Data:
######

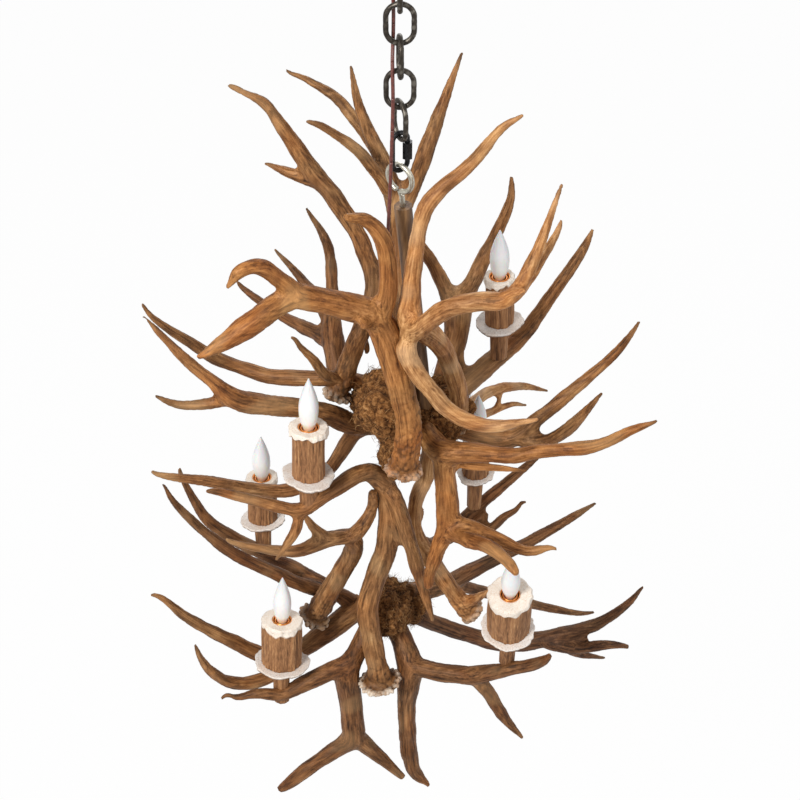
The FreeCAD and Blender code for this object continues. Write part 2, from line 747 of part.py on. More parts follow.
for name, stems in antlers.items():
    beam = stems[0]
    tines = [[(*tine[0][:3], tine[0][3] * tineRoot)] + tine[1:] for tine in stems[1:]]
    solids = [stemSolid(stations) for stations in [beam] + tines]
    if name in burrs:
        solids.append(burrSolid(beam, burrs[name]))
    whole = solids[0].multiFuse(solids[1:]) if len(solids) > 1 else solids[0]
    antler = doc.addObject("Part::Feature", "antler")
    antler.Shape = whole
    keep(place(antler, z=-drop), "antler_" + name)

# ---- filler packed round the antlers' feet ----

fillerLumps = {
    "filler_upper": [
        (-20, -38, -300, 38, 56, 34),
        (-22, 16, -340, 46, 54, 32),
        (52, 32, -376, 48, 54, 42),
        (-6, -14, -400, 24, 40, 42),
    ],
    "filler_lower": [
        (-20, -12, -700, 42, 62, 36),
        (18, 34, -740, 36, 42, 34),
    ],
}
for label, lumps in fillerLumps.items():
    balls = []
    for x, y, z, reachX, reachY, reachZ in lumps:
        ball = doc.addObject("Part::Ellipsoid", "lump")
        ball.Radius1 = reachZ
        ball.Radius2 = reachX
        ball.Radius3 = reachY
        ball.Angle1 = -90
        ball.Angle2 = 90
        ball.Angle3 = 360
        balls.append(place(ball, x, y, z))
    keep(place(fuse(balls), z=-drop), label)

# ---- candles ----
# seat: the middle of the drip pan's top face, from the hanging point
# lean: degrees towards the front, and to the right; rise: from the antler to the pan

candles = [
    {
        "seat": (127, 80, -264), "lean": 0, "right": -1.8, "rise": 50,
        "cover": 18, "rim": 19.5, "pan": 30, "phase": 0.4,
    },
    {
        "seat": (-114, -88, -376), "lean": -8, "right": 1.8, "rise": 44,
        "cover": 20.5, "rim": 25.5, "pan": 34, "phase": 1.9,
    },
    {
        "seat": (-194, 70, -604), "lean": -6, "right": 1.5, "rise": 58,
        "cover": 21, "rim": 22.5, "pan": 31, "phase": 3.1,
    },
    {
        "seat": (-164, -92, -724), "lean": -12, "right": 2.5, "rise": 60,
        "cover": 28, "rim": 28.5, "pan": 38, "phase": 4.6,
    },
    {
        "seat": (145, -112, -630), "lean": 6, "right": -1, "rise": 74,
        "cover": 30, "rim": 31, "pan": 38, "phase": 5.5,
    },
    {
        "seat": (107, 114, -556), "lean": 0, "right": 0, "rise": 60,
        "cover": 20, "rim": 23, "pan": 28, "phase": 2.6,
    },
]


def waveWire(radius, height, waves, phase):
    """A closed wavy outline: waves is a list of (count, share of the radius)."""
    points = []
    steps = 48
    for i in range(steps):
        angle = 2 * math.pi * i / steps
        reach = radius * (1 + sum(share * math.sin(n * angle + phase * n) for n, share in waves))
        points.append(Vector(reach * math.cos(angle), reach * math.sin(angle), height))
    outline = Part.BSplineCurve()
    outline.interpolate(points, PeriodicFlag=True)
    return Part.Wire(outline.toShape())


barkWaves = ((2, 0.025), (5, 0.012), (9, 0.01))
rimWaves = ((2, 0.03), (7, 0.02), (11, 0.015))
panWaves = ((2, 0.05), (3, 0.035), (7, 0.02))


def coverSolid(candle):
    """A length of antler bored through, with its burr left on as the rim."""
    high = size("cover_high").value
    rimHigh = size("rim_high").value
    phase = candle["phase"]
    bark = Part.makeLoft([
        waveWire(candle["cover"] * 0.97, 0, barkWaves, phase),
        waveWire(candle["cover"], high * 0.5, barkWaves, phase),
        waveWire(candle["cover"] * 0.98, high - rimHigh * 0.5, barkWaves, phase),
    ], True, False)
    rim = Part.makeLoft([
        waveWire(candle["rim"] * 0.95, high - rimHigh, rimWaves, phase),
        waveWire(candle["rim"], high - rimHigh * 0.5, rimWaves, phase),
        waveWire(candle["rim"] * 0.97, high, rimWaves, phase),
    ], True, False)
    bore = Part.makeCylinder(size("cover_bore").value / 2, high + 2, Vector(0, 0, -1))
    return bark.fuse(rim).cut(bore)


def panSolid(candle):
    """A slice of antler, bark below and cut face above, bored for the nipple."""
    thick = size("pan_thick").value
    phase = candle["phase"]
    slab = Part.makeLoft([
        waveWire(candle["pan"] * 0.8, -thick, panWaves, phase),
        waveWire(candle["pan"] * 0.96, -thick * 0.5, panWaves, phase),
        waveWire(candle["pan"], 0, panWaves, phase),
    ], True, False)
    boreWide = size("nipple_thick").value + 2 * size("bore_gap").value
    return slab.cut(Part.makeCylinder(boreWide / 2, thick + 2, Vector(0, 0, -thick - 1)))


def bulbSolid():
    """Candelabra bulb: screw base in the socket, neck, belly and drawn-out tip."""
    top = size("cover_high").value
    base = size("bulb_base_wide").value / 2
    neck = size("bulb_neck_wide").value / 2
    belly = size("bulb_wide").value / 2
    tip = size("bulb_tip_wide").value / 2
    out = size("bulb_out").value
    foot = top - size("bulb_base_long").value
    neckStart = top - size("socket_ring_drop").value
    bellyAt = top + size("bulb_belly").value
    glass = Part.BSplineCurve()
    glass.interpolate([
        Vector(neck, 0, neckStart + 1),
        Vector(neck + (belly - neck) * 0.62, 0, top + (bellyAt - top) * 0.45),
        Vector(belly, 0, bellyAt),
        Vector(belly * 0.83, 0, top + out * 0.52),
        Vector(belly * 0.42, 0, top + out * 0.76),
        Vector(tip, 0, top + out),
    ])
    corners = [
        Vector(tip, 0, top + out),
        Vector(0, 0, top + out + tip * 0.6),
        Vector(0, 0, foot),
        Vector(base * 0.5, 0, foot),
        Vector(base, 0, foot + 3),
        Vector(base, 0, neckStart),
        Vector(neck, 0, neckStart + 1),
    ]
    sides = [Part.LineSegment(a, b).toShape() for a, b in zip(corners, corners[1:])]
    profile = Part.Wire(Part.__sortEdges__([glass.toShape()] + sides))
    return Part.Face(profile).revolve(Vector(0, 0, 0), upward, 360)


coverHigh = size("cover_high")
socketTop = coverHigh - size("socket_ring_drop")
socketCorners = [
    (nippleThick / 2 + threadGap, 0),
    (size("socket_wide") / 2 - 2, 0),
    (size("socket_wide") / 2, 3),
    (size("socket_wide") / 2, socketTop - size("socket_ring_high")),
    (size("cover_bore") / 2 - boreGap, socketTop - size("socket_ring_high")),
    (size("cover_bore") / 2 - boreGap, socketTop),
    (size("socket_ring_inner") / 2, socketTop),
    (size("shell_bore") / 2 + 2, socketTop - 2),
    (size("shell_bore") / 2, socketTop - 2),
    (size("shell_bore") / 2, coverHigh - size("shell_deep")),
    (0, coverHigh - size("shell_deep")),
    (0, size("socket_floor")),
    (nippleThick / 2 + threadGap, size("socket_floor")),
]
pans = []
sockets = []
nipples = []
stubs = []
for number, candle in enumerate(candles, start=1):
    lean = math.radians(candle["lean"])
    right = math.radians(candle["right"])
    axis = Vector(math.sin(right), -math.sin(lean), 1).normalize()
    tilt = Rotation(upward, axis)
    seatX, seatY, seatZ = candle["seat"]
    seat = FreeCAD.Placement(Vector(seatX, seatY, seatZ - drop.value), tilt)
    cover = doc.addObject("Part::Feature", "cover")
    cover.Shape = coverSolid(candle)
    keep(place(cover, seatX, seatY, asAmount(seatZ) - drop, tilt), "candle_cover_%d" % number)
    pan = panSolid(candle)
    pan.Placement = seat
    pans.append(pan)
    bulb = doc.addObject("Part::Feature", "bulb")
    bulb.Shape = bulbSolid()
    keep(place(bulb, seatX, seatY, asAmount(seatZ) - drop, tilt), "candle_bulb_%d" % number)
    socket = turnedBody("socket_%d" % number, socketCorners)
    sockets.append(place(socket, seatX, seatY, asAmount(seatZ) - drop, tilt))
    rise = candle["rise"]
    stub = doc.addObject("Part::Cone", "stub")
    bind(stub, Radius1=(size("stub_wide") - size("stub_taper")) / 2, Radius2=size("stub_wide") / 2)
    bind(stub, Height=asAmount(rise))
    stubFoot = axis * (-rise - size("pan_thick").value)
    nippleLong = asAmount(rise * 0.5) + size("pan_thick") + size("candle_nipple_in")
    rod = cylinder(nippleThick, nippleLong)
    hole = cylinder(nippleThick + boreGap * 2, rise)
    hole.Placement = FreeCAD.Placement(Vector(0, 0, rise * 0.5), Rotation())
    peg = cut(stub, hole)
    place(peg, seatX + stubFoot.x, seatY + stubFoot.y, asAmount(seatZ + stubFoot.z) - drop, tilt)
    rodFoot = axis * (size("candle_nipple_in").value - nippleLong.value)
    place(rod, seatX + rodFoot.x, seatY + rodFoot.y, asAmount(seatZ + rodFoot.z) - drop, tilt)
    stubs.append(peg)
    nipples.append(rod)

pansNode = doc.addObject("Part::Feature", "pans")
pansNode.Shape = Part.makeCompound(pans)
keep(pansNode, "candle_pans")
for label, group in (("candle_sockets", sockets), ("candle_stubs", stubs), ("candle_nipples", nipples)):
    together = doc.addObject("Part::Compound", "together")
    together.Links = group
    keep(together, label)

# ---- supply cord, woven down the chain and into the top antler ----
# The route's heights are measured from the hanging point.

cordRoute = [
    (-18.54, 9.86, 326),
    (-18.5, 9.9, 308),
    (-14, 11.5, 286),
    (-9.5, 12.5, 262),
    (-8, 11, 234),
    (-6.8, 8.8, 206),
    (-7, 8, 184),
    (-7.6, 5.6, 164),
    (-8.2, -2, 150),
    (-8, -8.4, 134),
    (-7.5, -11, 112),
    (-8, -13, 86),
    (-9, -15, 52),
    (-10.5, -17, 14),
    (-12, -22, -22),
    (-14, -34, -56),
    (-16, -47, -88),
    (-18, -59, -118),
]


def cordSolid(route, thick):
    """A round cord of straight runs joined by tangent arcs. Prints the arcs' radii."""
    points = [Vector(*p) for p in route]
    edges = []
    at = points[0]
    radii = []
    for before, corner, after in zip(points, points[1:], points[2:]):
        back = (before - corner)
        ahead = (after - corner)
        shorter = min(back.Length, ahead.Length)
        turn = math.pi - back.getAngle(ahead)
        radius = 0.45 * shorter / math.tan(turn / 2)
        radii.append(round(radius, 1))
        back = back.normalize()
        ahead = ahead.normalize()
        start = corner + back * 0.45 * shorter
        end = corner + ahead * 0.45 * shorter
        inward = (back + ahead).normalize()
        centre = corner + inward * (radius / math.cos(turn / 2))
        middle = centre - inward * radius
        if (start - at).Length > 1e-6:
            edges.append(Part.LineSegment(at, start).toShape())
        edges.append(Part.Arc(start, middle, end).toShape())
        at = end
    edges.append(Part.LineSegment(at, points[-1]).toShape())
    spine = Part.Wire(edges)
    heading = (points[1] - points[0]).normalize()
    profile = Part.Wire(Part.Circle(points[0], heading, thick / 2).toShape())
    tube = spine.makePipeShell([profile], True, False)
    expected = math.pi * thick * thick / 4 * spine.Length
    print("cord length %.0f mm, arc radii %s" % (spine.Length, radii))
    print("cord volume over section times length: %.4f" % (tube.Volume / expected))
    return tube


cord = doc.addObject("Part::Feature", "cord")
cord.Shape = cordSolid(cordRoute, size("cord_thick").value)
keep(place(cord, z=-drop), "power_cord")

# ---- recompute, check and write ----

doc.recompute()
troubled = [o.Label for o in doc.Objects if "Invalid" in o.State or "Error" in o.State]
for part in subParts:
    shape = part.Shape
    if shape.isNull() or not shape.isValid() or not shape.Solids:
        troubled.append(part.Label + " shape")
if troubled:
    raise RuntimeError("failed: " + ", ".join(troubled))

os.makedirs("parts", exist_ok=True)
for part in subParts:
    part.Shape.exportStep("parts/%s.step" % part.Label)
print("%d nodes, drop %.1f mm" % (len(subParts), drop.value))
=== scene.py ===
import json
import math

import bmesh
import bpy
import numpy as np
from mathutils import Matrix, Quaternion, Vector
from mathutils.bvhtree import BVHTree
from mathutils.kdtree import KDTree


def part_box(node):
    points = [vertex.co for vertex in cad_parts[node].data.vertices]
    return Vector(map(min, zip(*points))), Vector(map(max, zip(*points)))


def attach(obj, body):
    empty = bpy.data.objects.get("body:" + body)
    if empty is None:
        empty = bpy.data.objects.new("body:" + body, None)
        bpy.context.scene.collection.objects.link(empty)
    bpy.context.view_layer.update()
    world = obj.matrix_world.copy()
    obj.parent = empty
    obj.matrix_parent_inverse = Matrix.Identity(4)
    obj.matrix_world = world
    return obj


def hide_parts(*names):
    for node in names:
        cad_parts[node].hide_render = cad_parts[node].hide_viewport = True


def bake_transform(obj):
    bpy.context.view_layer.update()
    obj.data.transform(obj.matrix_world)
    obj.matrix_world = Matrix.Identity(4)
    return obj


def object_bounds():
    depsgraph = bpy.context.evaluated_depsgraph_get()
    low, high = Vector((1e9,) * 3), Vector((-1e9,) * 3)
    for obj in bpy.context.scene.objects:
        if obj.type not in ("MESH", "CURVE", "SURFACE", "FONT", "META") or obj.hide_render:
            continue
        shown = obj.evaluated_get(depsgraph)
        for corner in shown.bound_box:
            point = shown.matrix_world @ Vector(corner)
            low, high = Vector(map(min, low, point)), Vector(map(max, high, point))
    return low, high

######

Goal of the exercise: Give back exactly the lines from the line that has "doc.recompute()" to the line that has "for corner in", both included, and leave out all others.

Output:
doc.recompute()
troubled = [o.Label for o in doc.Objects if "Invalid" in o.State or "Error" in o.State]
for part in subParts:
    shape = part.Shape
    if shape.isNull() or not shape.isValid() or not shape.Solids:
        troubled.append(part.Label + " shape")
if troubled:
    raise RuntimeError("failed: " + ", ".join(troubled))

os.makedirs("parts", exist_ok=True)
for part in subParts:
    part.Shape.exportStep("parts/%s.step" % part.Label)
print("%d nodes, drop %.1f mm" % (len(subParts), drop.value))
=== scene.py ===
import json
import math

import bmesh
import bpy
import numpy as np
from mathutils import Matrix, Quaternion, Vector
from mathutils.bvhtree import BVHTree
from mathutils.kdtree import KDTree


def part_box(node):
    points = [vertex.co for vertex in cad_parts[node].data.vertices]
    return Vector(map(min, zip(*points))), Vector(map(max, zip(*points)))


def attach(obj, body):
    empty = bpy.data.objects.get("body:" + body)
    if empty is None:
        empty = bpy.data.objects.new("body:" + body, None)
        bpy.context.scene.collection.objects.link(empty)
    bpy.context.view_layer.update()
    world = obj.matrix_world.copy()
    obj.parent = empty
    obj.matrix_parent_inverse = Matrix.Identity(4)
    obj.matrix_world = world
    return obj


def hide_parts(*names):
    for node in names:
        cad_parts[node].hide_render = cad_parts[node].hide_viewport = True


def bake_transform(obj):
    bpy.context.view_layer.update()
    obj.data.transform(obj.matrix_world)
    obj.matrix_world = Matrix.Identity(4)
    return obj


def object_bounds():
    depsgraph = bpy.context.evaluated_depsgraph_get()
    low, high = Vector((1e9,) * 3), Vector((-1e9,) * 3)
    for obj in bpy.context.scene.objects:
        if obj.type not in ("MESH", "CURVE", "SURFACE", "FONT", "META") or obj.hide_render:
            continue
        shown = obj.evaluated_get(depsgraph)
        for corner in shown.bound_box:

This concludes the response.